#### DATA SECTION
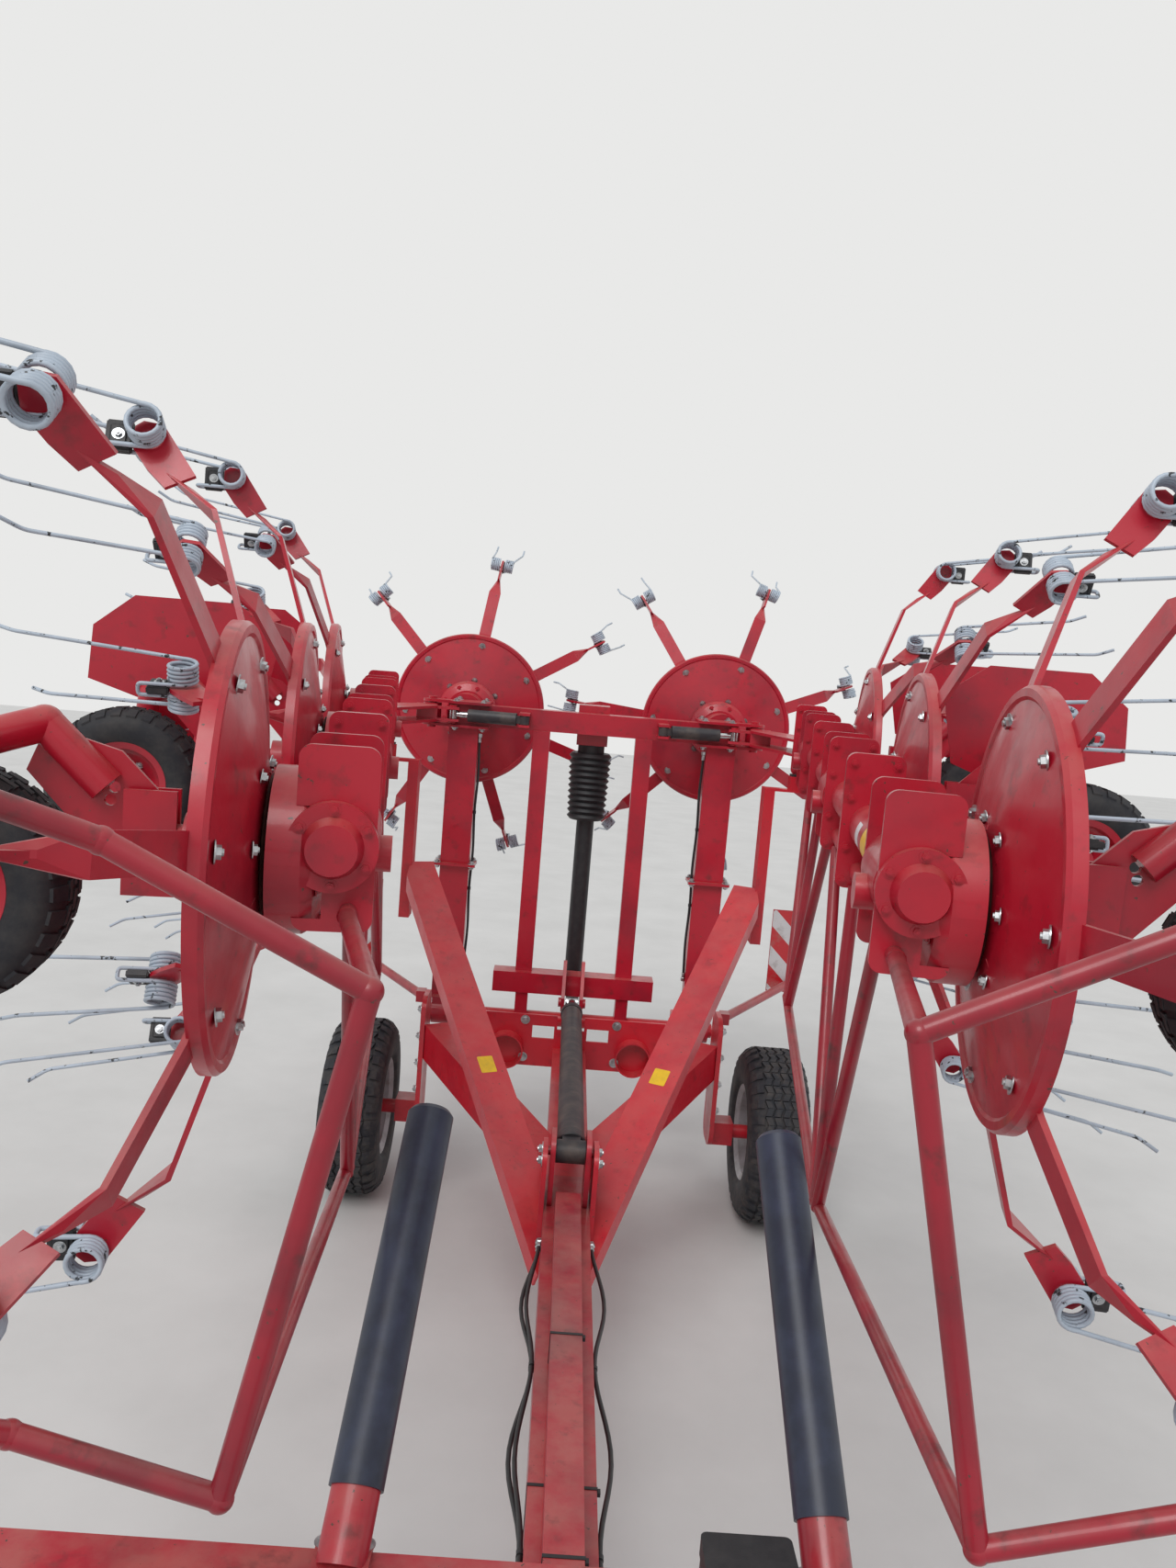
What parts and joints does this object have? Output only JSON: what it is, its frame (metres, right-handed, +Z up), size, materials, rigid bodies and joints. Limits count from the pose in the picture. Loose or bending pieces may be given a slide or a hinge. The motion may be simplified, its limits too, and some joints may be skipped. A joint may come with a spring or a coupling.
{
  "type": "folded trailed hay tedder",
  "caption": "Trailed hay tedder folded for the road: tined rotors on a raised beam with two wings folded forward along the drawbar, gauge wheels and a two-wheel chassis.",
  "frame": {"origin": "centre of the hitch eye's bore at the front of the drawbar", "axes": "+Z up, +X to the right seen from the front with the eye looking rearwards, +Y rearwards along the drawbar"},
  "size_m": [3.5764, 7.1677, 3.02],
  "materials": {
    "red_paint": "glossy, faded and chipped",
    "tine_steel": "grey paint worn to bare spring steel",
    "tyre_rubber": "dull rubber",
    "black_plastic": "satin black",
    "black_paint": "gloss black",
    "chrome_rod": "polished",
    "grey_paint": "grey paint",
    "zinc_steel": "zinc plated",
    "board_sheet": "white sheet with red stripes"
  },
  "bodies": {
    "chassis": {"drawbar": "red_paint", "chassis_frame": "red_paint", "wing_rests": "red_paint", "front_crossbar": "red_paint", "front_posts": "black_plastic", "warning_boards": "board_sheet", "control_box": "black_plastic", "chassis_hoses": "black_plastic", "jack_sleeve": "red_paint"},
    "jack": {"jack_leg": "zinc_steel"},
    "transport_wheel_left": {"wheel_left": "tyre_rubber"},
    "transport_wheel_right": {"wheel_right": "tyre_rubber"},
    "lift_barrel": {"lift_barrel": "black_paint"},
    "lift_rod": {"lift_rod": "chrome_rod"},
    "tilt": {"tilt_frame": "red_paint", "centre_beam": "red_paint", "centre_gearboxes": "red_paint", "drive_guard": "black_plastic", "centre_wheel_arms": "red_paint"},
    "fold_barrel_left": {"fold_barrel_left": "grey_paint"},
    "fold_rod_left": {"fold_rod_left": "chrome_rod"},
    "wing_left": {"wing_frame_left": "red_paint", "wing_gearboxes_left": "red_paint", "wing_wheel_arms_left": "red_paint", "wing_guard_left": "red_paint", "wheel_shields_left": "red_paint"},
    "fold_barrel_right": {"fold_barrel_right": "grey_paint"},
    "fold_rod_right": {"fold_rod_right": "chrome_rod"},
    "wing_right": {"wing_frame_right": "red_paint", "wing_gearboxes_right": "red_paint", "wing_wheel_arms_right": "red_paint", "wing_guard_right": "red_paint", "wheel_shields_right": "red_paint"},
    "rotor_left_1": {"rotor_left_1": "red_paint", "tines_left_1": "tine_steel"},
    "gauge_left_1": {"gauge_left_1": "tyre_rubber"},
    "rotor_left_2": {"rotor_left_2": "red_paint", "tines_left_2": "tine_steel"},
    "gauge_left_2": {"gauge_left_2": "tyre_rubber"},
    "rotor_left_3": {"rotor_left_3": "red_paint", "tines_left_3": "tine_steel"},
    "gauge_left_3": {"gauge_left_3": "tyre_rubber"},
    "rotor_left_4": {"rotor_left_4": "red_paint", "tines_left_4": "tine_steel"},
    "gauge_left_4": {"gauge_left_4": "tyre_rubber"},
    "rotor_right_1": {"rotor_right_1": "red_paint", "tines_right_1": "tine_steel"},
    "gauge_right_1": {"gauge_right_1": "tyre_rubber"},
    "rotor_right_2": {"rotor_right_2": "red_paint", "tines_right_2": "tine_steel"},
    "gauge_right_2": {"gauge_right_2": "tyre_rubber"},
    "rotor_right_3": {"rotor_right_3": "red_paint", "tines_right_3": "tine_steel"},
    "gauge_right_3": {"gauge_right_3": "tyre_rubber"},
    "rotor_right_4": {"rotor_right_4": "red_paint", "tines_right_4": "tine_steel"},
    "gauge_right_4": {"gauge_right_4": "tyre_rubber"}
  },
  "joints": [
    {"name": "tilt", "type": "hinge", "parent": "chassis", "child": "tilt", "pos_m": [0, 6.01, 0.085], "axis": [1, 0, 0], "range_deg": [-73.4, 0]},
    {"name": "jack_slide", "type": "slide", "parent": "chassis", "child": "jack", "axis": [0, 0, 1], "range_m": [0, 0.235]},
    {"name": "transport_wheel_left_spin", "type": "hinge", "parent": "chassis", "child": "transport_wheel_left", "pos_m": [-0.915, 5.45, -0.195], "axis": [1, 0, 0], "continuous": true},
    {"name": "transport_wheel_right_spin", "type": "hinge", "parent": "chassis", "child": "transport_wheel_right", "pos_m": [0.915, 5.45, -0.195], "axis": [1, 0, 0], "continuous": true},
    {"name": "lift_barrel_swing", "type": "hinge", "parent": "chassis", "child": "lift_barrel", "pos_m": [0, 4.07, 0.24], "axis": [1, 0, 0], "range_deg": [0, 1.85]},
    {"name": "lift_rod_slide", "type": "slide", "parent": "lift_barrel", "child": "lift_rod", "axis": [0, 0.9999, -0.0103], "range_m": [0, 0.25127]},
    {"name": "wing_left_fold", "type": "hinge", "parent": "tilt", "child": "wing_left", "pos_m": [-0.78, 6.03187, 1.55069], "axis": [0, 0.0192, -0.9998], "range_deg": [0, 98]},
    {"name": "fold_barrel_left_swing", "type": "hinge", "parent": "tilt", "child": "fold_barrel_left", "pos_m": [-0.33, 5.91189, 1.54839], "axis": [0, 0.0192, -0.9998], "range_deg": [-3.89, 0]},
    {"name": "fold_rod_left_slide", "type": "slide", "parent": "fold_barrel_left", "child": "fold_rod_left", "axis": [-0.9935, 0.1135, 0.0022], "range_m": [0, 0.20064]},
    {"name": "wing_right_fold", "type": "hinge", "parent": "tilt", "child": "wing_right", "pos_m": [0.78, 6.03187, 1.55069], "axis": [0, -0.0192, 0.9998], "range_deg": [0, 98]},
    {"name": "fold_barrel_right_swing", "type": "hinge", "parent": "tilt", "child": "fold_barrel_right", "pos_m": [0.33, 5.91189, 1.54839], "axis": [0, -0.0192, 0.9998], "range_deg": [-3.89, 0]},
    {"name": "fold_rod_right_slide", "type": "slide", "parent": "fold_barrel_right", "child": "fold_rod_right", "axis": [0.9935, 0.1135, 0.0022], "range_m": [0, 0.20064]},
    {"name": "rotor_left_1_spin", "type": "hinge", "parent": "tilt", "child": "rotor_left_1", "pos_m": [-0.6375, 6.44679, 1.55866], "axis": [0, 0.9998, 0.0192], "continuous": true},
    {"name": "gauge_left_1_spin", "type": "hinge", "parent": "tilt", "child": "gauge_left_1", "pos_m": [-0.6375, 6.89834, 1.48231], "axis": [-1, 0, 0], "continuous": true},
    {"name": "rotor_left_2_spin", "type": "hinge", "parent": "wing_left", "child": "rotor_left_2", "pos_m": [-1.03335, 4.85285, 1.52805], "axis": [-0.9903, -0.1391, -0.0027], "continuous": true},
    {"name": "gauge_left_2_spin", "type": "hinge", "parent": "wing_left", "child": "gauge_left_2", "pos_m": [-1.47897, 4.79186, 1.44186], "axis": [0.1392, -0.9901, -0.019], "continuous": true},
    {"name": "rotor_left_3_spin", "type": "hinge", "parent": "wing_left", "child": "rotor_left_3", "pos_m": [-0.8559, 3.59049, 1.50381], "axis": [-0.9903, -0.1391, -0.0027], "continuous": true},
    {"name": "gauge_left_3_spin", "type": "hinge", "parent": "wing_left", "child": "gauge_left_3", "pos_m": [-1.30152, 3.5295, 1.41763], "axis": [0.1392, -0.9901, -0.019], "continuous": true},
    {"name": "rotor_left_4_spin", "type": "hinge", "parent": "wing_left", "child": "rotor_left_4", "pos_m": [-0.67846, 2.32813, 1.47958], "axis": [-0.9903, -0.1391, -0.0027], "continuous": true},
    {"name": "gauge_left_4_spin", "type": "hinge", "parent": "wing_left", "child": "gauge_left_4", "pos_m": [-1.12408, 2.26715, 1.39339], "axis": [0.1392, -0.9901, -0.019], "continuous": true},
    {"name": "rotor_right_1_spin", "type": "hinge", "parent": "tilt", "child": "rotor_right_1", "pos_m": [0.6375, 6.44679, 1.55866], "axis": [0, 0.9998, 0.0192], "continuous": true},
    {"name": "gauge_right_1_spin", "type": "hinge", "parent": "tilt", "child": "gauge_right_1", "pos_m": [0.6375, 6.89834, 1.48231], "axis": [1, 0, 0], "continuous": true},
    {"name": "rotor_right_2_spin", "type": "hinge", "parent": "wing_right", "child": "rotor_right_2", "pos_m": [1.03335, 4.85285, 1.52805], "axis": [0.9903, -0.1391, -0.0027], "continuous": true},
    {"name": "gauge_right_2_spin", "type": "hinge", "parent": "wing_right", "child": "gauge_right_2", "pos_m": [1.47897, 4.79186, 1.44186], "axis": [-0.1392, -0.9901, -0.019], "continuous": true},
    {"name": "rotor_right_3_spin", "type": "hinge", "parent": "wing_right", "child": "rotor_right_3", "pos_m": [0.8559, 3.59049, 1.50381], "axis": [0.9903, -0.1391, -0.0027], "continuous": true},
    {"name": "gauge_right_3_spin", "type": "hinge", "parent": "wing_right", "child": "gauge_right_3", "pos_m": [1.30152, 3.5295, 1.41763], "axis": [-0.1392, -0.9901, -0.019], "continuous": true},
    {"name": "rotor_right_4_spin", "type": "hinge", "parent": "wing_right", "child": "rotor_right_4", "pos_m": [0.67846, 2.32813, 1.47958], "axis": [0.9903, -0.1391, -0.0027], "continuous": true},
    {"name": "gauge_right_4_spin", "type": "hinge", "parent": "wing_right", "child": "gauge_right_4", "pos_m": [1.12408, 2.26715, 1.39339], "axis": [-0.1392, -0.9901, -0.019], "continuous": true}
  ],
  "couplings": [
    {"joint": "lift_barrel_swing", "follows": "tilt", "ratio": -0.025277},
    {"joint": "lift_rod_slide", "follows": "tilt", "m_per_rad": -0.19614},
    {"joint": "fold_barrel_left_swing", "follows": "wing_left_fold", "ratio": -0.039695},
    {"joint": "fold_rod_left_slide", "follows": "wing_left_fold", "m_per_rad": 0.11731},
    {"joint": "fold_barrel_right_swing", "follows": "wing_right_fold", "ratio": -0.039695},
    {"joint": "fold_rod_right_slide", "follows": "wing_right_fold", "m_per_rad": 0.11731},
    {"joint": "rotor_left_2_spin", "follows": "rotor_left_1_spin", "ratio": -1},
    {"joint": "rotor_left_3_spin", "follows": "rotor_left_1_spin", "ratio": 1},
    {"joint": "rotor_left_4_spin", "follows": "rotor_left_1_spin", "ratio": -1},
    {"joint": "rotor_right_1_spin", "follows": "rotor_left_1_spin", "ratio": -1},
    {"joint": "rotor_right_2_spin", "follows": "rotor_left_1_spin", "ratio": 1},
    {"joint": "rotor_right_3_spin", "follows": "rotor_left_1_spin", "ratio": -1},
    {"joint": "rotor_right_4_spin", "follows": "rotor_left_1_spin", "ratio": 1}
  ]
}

#### BRIEF
Work out how many lines of the listing above include "joints". Answer with the number and nothing more.

#### RESPONSE TO THIS TASK
2